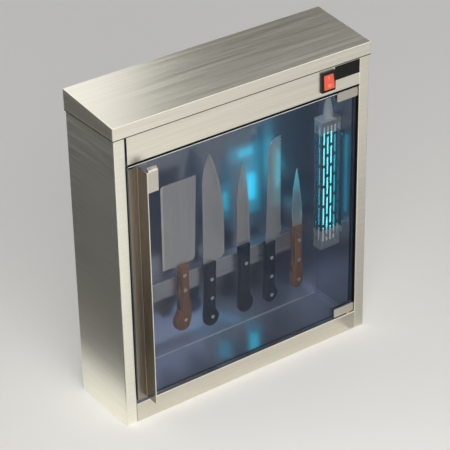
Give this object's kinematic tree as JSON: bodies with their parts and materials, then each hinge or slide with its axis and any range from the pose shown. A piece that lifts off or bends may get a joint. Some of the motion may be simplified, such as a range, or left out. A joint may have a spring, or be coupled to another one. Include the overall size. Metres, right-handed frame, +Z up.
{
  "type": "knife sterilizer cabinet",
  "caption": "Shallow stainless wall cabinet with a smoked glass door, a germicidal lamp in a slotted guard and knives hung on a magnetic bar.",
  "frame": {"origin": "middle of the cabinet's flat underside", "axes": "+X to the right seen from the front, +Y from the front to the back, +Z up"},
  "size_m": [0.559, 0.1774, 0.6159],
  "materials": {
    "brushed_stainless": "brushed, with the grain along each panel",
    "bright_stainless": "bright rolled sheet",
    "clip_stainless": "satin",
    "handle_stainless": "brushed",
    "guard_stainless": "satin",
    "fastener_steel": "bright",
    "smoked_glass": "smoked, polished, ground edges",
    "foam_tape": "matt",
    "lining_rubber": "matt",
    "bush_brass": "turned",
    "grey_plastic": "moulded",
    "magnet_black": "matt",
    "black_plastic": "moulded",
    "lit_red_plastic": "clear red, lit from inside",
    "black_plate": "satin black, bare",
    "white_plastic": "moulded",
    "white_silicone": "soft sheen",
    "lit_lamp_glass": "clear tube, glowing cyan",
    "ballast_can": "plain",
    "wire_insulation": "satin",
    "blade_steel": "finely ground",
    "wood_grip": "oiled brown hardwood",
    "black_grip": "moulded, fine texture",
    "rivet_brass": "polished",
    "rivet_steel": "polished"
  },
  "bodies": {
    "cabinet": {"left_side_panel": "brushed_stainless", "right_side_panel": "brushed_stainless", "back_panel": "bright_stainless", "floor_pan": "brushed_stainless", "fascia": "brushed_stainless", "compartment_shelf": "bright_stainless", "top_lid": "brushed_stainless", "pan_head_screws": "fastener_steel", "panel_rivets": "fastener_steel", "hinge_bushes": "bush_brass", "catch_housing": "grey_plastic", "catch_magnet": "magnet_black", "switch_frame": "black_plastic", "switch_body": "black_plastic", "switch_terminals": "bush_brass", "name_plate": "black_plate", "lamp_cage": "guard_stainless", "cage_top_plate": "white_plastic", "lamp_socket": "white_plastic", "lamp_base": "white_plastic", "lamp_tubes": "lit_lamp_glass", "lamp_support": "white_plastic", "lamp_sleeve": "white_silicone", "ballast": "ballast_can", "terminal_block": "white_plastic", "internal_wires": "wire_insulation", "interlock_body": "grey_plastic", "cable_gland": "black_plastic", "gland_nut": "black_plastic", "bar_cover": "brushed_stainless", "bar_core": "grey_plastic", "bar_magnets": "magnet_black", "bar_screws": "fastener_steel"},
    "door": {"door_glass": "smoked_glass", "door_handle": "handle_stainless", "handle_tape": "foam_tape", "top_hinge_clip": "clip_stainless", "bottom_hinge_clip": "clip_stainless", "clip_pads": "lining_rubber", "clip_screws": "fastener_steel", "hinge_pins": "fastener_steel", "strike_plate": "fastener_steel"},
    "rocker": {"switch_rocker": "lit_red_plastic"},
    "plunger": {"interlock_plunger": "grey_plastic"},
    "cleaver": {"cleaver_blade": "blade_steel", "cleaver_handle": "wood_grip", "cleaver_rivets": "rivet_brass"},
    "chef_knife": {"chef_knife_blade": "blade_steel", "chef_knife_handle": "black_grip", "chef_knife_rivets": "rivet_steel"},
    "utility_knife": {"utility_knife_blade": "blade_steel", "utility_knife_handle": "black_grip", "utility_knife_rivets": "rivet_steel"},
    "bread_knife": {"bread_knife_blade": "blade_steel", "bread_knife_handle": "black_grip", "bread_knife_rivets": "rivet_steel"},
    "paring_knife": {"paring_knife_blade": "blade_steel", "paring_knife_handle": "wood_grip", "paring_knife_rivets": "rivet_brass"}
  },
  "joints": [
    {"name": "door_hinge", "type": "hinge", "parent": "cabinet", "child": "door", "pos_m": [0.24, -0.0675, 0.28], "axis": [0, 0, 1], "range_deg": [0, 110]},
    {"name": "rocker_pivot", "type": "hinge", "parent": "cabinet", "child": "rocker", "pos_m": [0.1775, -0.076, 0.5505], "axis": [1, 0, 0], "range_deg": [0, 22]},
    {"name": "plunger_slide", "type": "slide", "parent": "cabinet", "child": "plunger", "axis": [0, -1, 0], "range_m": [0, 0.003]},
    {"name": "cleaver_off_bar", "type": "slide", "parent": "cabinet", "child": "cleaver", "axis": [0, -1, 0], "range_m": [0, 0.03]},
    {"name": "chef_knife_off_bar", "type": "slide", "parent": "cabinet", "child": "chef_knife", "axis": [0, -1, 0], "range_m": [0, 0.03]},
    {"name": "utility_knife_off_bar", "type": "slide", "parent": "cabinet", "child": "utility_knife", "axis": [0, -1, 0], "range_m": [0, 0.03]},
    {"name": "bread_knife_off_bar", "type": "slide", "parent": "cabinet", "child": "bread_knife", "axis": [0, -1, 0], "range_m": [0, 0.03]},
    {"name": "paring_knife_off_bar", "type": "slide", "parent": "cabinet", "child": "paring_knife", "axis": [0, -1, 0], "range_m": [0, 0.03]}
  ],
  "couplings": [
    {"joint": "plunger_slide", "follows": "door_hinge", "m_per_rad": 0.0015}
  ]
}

==

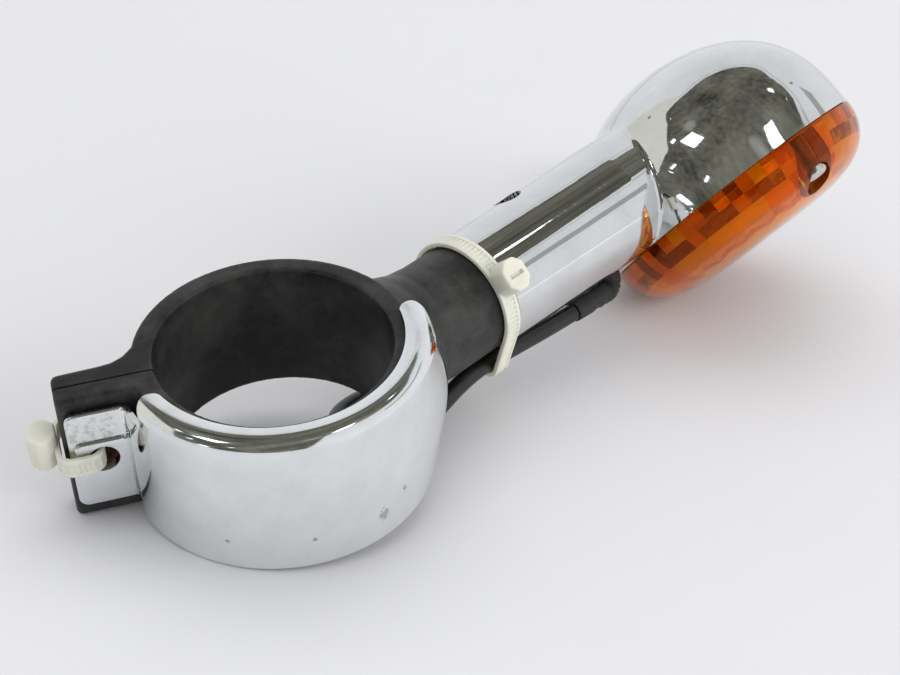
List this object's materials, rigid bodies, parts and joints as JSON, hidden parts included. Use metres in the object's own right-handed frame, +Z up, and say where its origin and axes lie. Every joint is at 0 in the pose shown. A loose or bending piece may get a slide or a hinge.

*Task objective:*
Find the lines containing "bodies" and list every one of them.

*Exercise response:*
Give this object's kinematic tree as JSON: bodies with their parts and materials, then each hinge or slide with its axis and any range from the pose shown. A piece that lifts off or bends may get a joint. Some of the motion may be simplified, such as a range, or left out. A joint may have a spring, or be coupled to another one. Include the overall size. Metres, right-handed frame, +Z up.
  "bodies": {
List this object's materials, rigid bodies, parts and joints as JSON, hidden parts included. Use metres in the object's own right-handed frame, +Z up, and say where its origin and axes lie. Every joint is at 0 in the pose shown. A loose or bending piece may get a slide or a hinge.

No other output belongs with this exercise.